С течением времени аппетиты Яновского росли. Ян выдал ему два векселя (датированные 27 февраля 1826 и 30 октября 1827 года), каждый на пять тысяч рублей, «для взыскания с доводящегося ему, Виткевичу, наследства»[79]. Чтобы обобрать солдата и его семью, годились любые средства, в том числе откровенно мошеннические. В ноябре 1827 года не лишенный изобретательности батальонный командир сочинил затейливую историю. Будто бы по вине Яна пропал сейф с казенными средствами в сумме пяти с половиной тысяч рублей. Матери Виткевича подполковник сообщил, что ее сын, «стоя ночью на часах при казенном ящике, недосмотрел, как из оного украден сундучок с 5.500 руб.». Будто бы Яновский возместил пропажу и, «желая охранить его (Виткевича – авт.) от ответственности… испрашивал содействие в уплате таковых денег»[80].

В материалах следствия указывалось, что мать Виткевича требуемую сумму перевела через Щавельскую почтовую экспедицию[81].

Одних этих денег Яновскому было мало, возникло неодолимое желание завладеть недвижимостью семьи Виткевичей, во всяком случае, ее значительной частью, и января 1827 года Ян выписал на имя Александра Андреевича доверенность «на принятие всего доводящегося ему по духовному завещанию отца его недвижимого и движимого имения с представлением полной власти распорядиться им по его, Яновскому, усмотрению»[82].
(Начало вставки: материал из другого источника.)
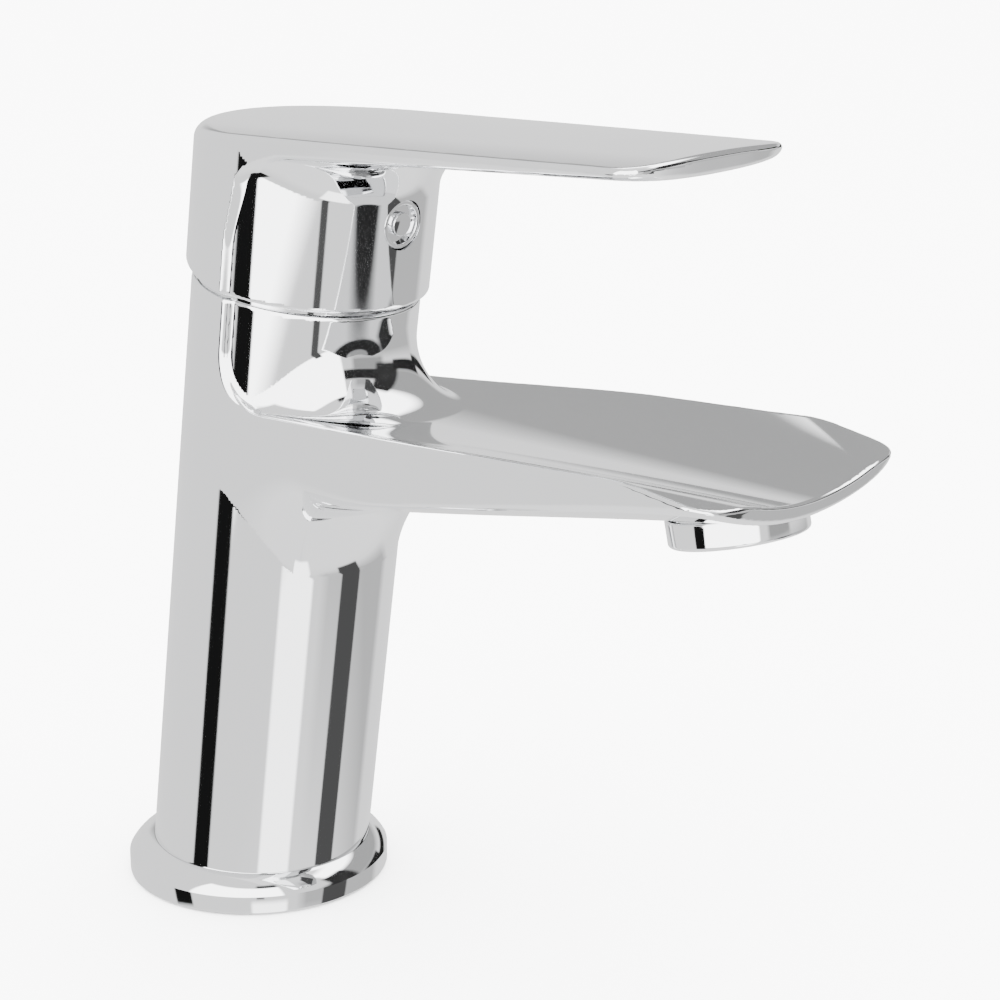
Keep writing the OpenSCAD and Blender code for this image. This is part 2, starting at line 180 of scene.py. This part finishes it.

По завещанию Викторина, из пяти принадлежавших ему имений, три переходили его вдове, а два, Пошавше и Кайтула, были разделены поровну между ней и тремя сыновьями. Однако до их совершеннолетия мать имела право «безотчетно» распоряжаться оными имениями при условии, конечно, что она несет все расходы по содержанию недвижимости, выплачивает проценты по кредитам, закладным и пр.[83]

В феврале 1829 года Яновский, вооружившись доверенностью и заемными письмами Виткевича, явился в Литву, чтобы решить вопрос на месте – в Виленском губернском правлении и Щавельской дворянской опеке. Трудно сказать, вследствие умасливания чиновников взятками или по какой иной причине, но губернское правление приняло сторону подполковника, предписав дворянской опеке оказывать ему содействие и вспомоществование «в отыскивании доводящегося Виткевичу имения». Поддержало и требование о выдаче завещанного бабушкой капитала с процентами, а также описи всего недвижимого имущества Виткевичей[84]. В следственном деле было зафиксировано, что виленский губернатор, «не входя в рассмотрение правильности таковых требований», пошел навстречу мошеннику[85].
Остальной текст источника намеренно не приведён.